The Rolling Stones are different. They never broke up, they’ve never done a “farewell” tour, most of the original members are still breathing, and their unwillingness to, say, die—or actually die—is a cultural statement all its own; an unprecedented declaration of stubborn persistence that may, in the end, be their defining legacy.
When they invented what has become classic rock, it was a finger-flipping rejection of traditional values in favor of youth and sex and fun. But now the Stones have become the rock-and-roll establishment slipping through time’s wormhole to co-opt that same youthful essence, and as geriatrics, they have become subversive again. They’re still rebels, but instead of rebelling against old age, they’re rebelling against youth by refusing to behave like old people.
This must be very frustrating for kids who expect people to just gum their oatmeal and quietly disappear once they become “old.” And it must be jarring for the legions of responsible young citizens who are currently toiling in a cubicle to pay off their student loans and saving for a down payment on a car or house. Because the pointed cultural message the Rolling Stones are really sending is that conventional life turns out to be a joke. They’ve proven that you really can drink, take drugs, be a jerk, do irresponsible things, follow your bliss, have an indecent amount of fun—and still win at life! And as long as you can afford the blood transfusions, you can do all of this without suffering any consequences save an extremely haggard face.
Mick used to run eight miles a day to prepare for touring. The upcoming shows will be somewhat less aerobic but no less worrisome, because the other message the Stones are sending is that performing in front of thousands of adoring fans every night and making boatloads of money is the only thing that matters in this life. These guys could do anything—anything—in the world, and they are choosing to go onstage and play the same songs they have been playing for the last 40 or 50 years. None are retiring to Tucson, Arizona, or heading to Florida because the heat soothes their arthritis. Instead, they are playing “Gimme Shelter” like they still mean it, and they have no intention of stopping.
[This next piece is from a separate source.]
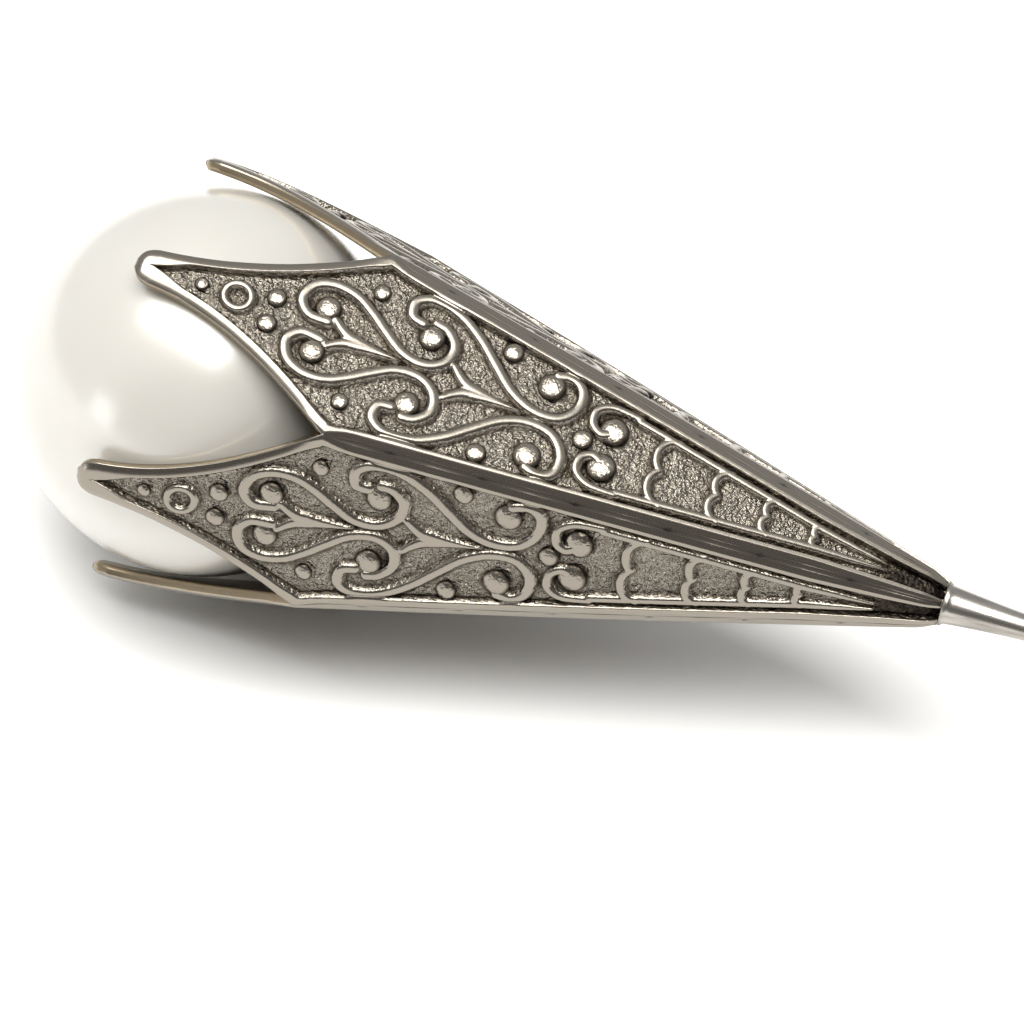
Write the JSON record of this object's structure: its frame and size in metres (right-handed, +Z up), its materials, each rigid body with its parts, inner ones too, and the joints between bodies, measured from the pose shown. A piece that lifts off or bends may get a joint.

Time has been on the Stones’ side, of course, but that can’t last forever. The best reason to see them at TCF Stadium is that this really could be their final tour. Then again, that’s been true for 30 years, and it may still be true in 2035. All I know is that if Keith Richards outlives Mick, and it turns out that marinating yourself in heroin and whiskey is the key to a long and prosperous life, the Stones’ lifelong mission of subversion will be complete—and I will have to re-evaluate my retirement plans.